In a mixing bowl, combine the wholemeal flour with baking soda, pumpkin pie spice mix, and a pinch of salt.
Then, add the prepared "flax-egg", mashed bananas, pumpkin puree, and soy yogurt.
Give a good stir until the ingredients are well incorporated into a smooth batter. However, avoid over-mixing as this can make the dough stiff and your loaf cake chewy.
Depending on how watery your pumpkin puree is, you might have to adjust the ingredients to get the right consistency. If the mixture is too dense, then add a splash of water, milk, or orange juice.
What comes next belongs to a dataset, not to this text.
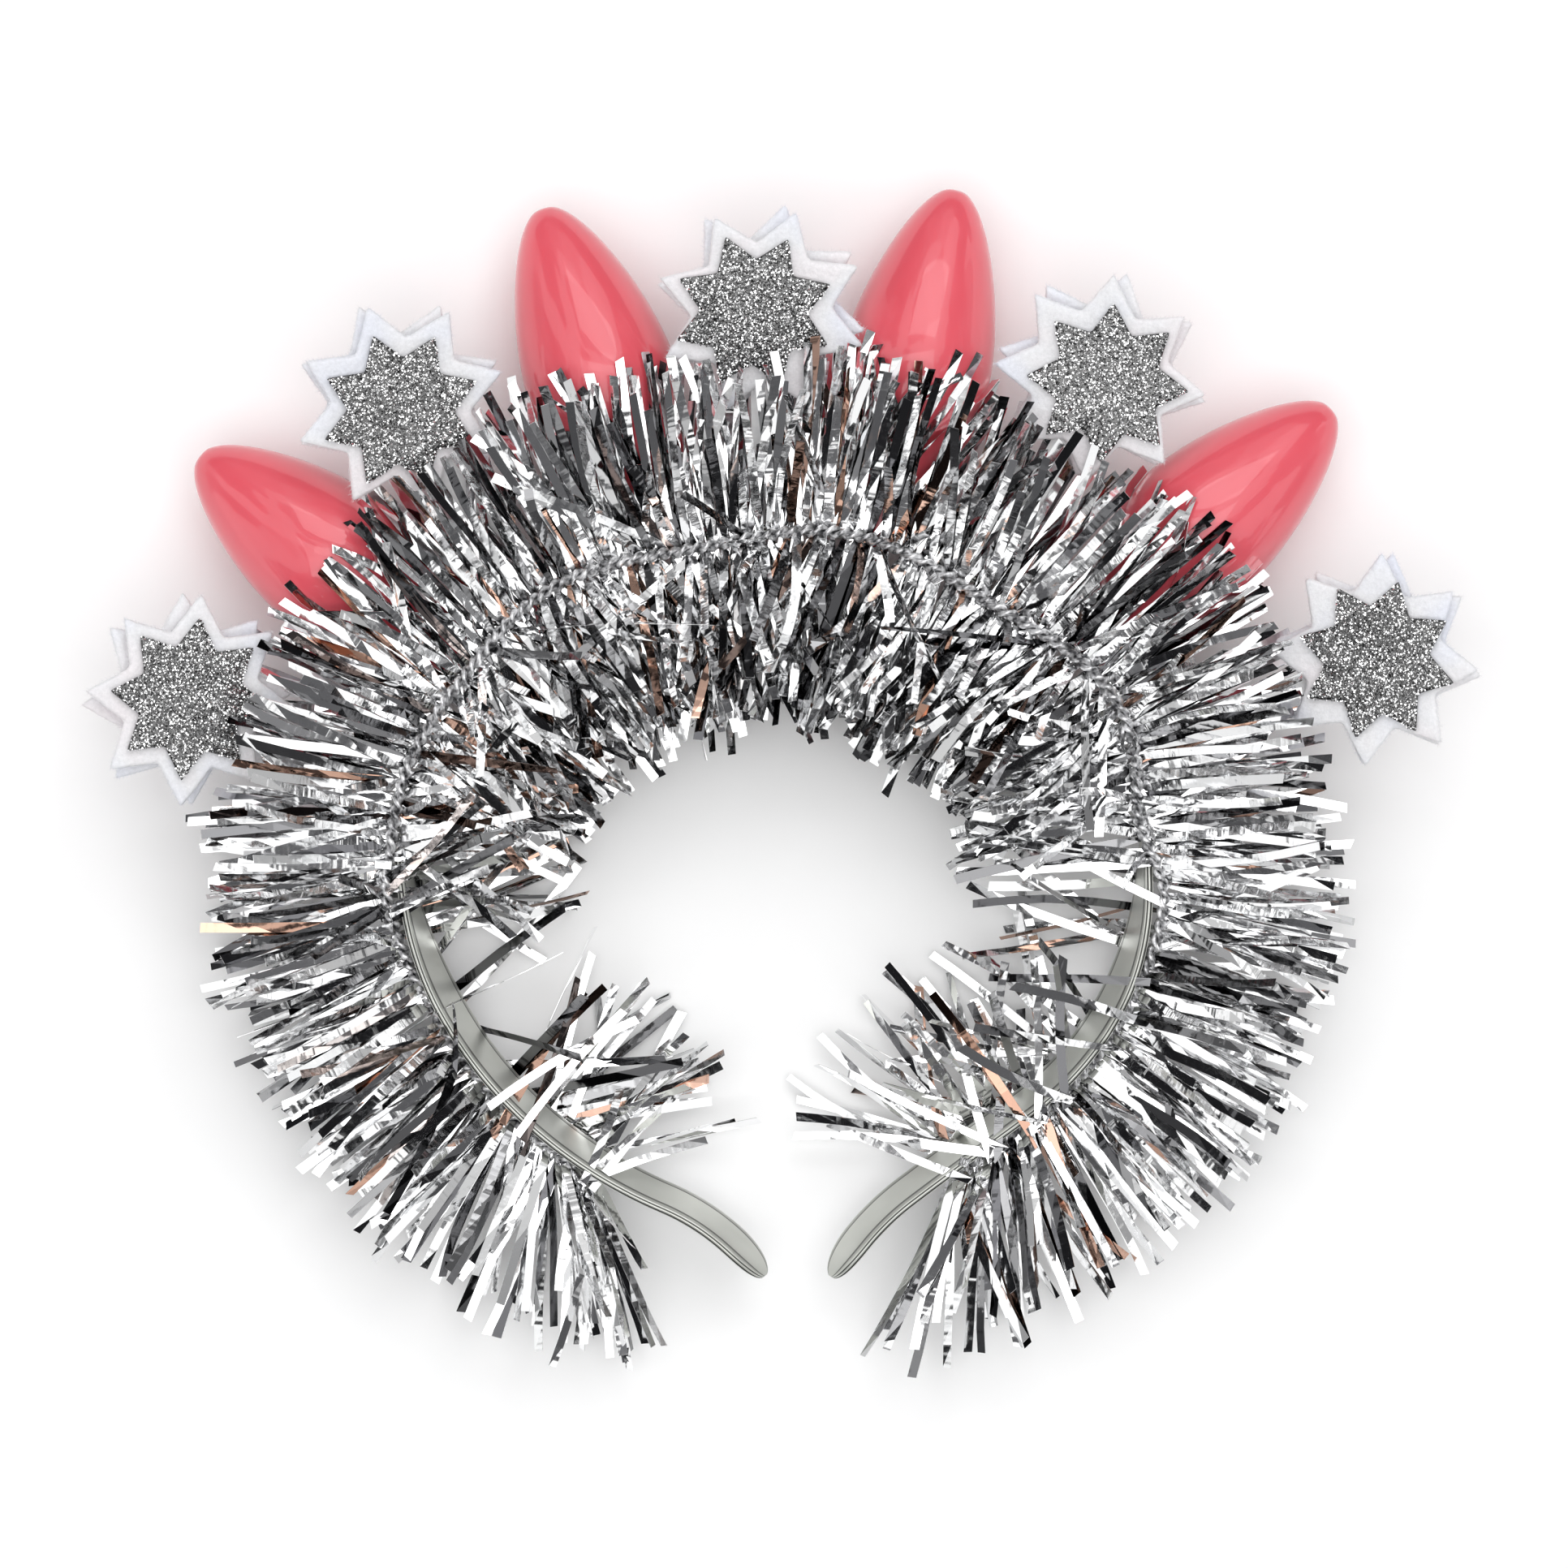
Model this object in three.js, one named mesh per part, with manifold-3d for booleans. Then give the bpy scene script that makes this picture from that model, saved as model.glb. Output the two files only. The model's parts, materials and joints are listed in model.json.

If it's too wet, then stir in some more flour.
Now, add 50 g of dark chocolate chips to the cake batter.
Then, transfer half of the mixture to a clean bowl and stir in the cocoa powder.
Grease and flour a loaf tin and line it with a strip of parchment paper hanging out from the side to help you remove the cake more easily once baked.
Next, layer the cake batter into the tin alternating the chocolate mixture with the orange one. Then, swirl a knife through to create a marble effect.
Sprinkle the top layer with the remaining 50 g of dark chocolate chips.
Bake the pumpkin bread for 35-45 minutes at 170°C (340°F) for static ovens or at 150°C (300°F) for fan ovens.
The cake is ready when a skewer inserted in the centre comes out clean.
Leave the tin for a further 5-10 minutes in the oven turned off. This way, it will cool down more gradually.
Then, remove the chocolate bread from the oven, pull the cake out of the tin, and leave it to cool on a wire rack before slicing it.
Add chopped walnuts to the pumpkin bread batter or sprinkle them on top before baking for extra flavour.
To make the cake gluten-free, replace wholemeal flour with oat flour, almond flour, or coconut flour.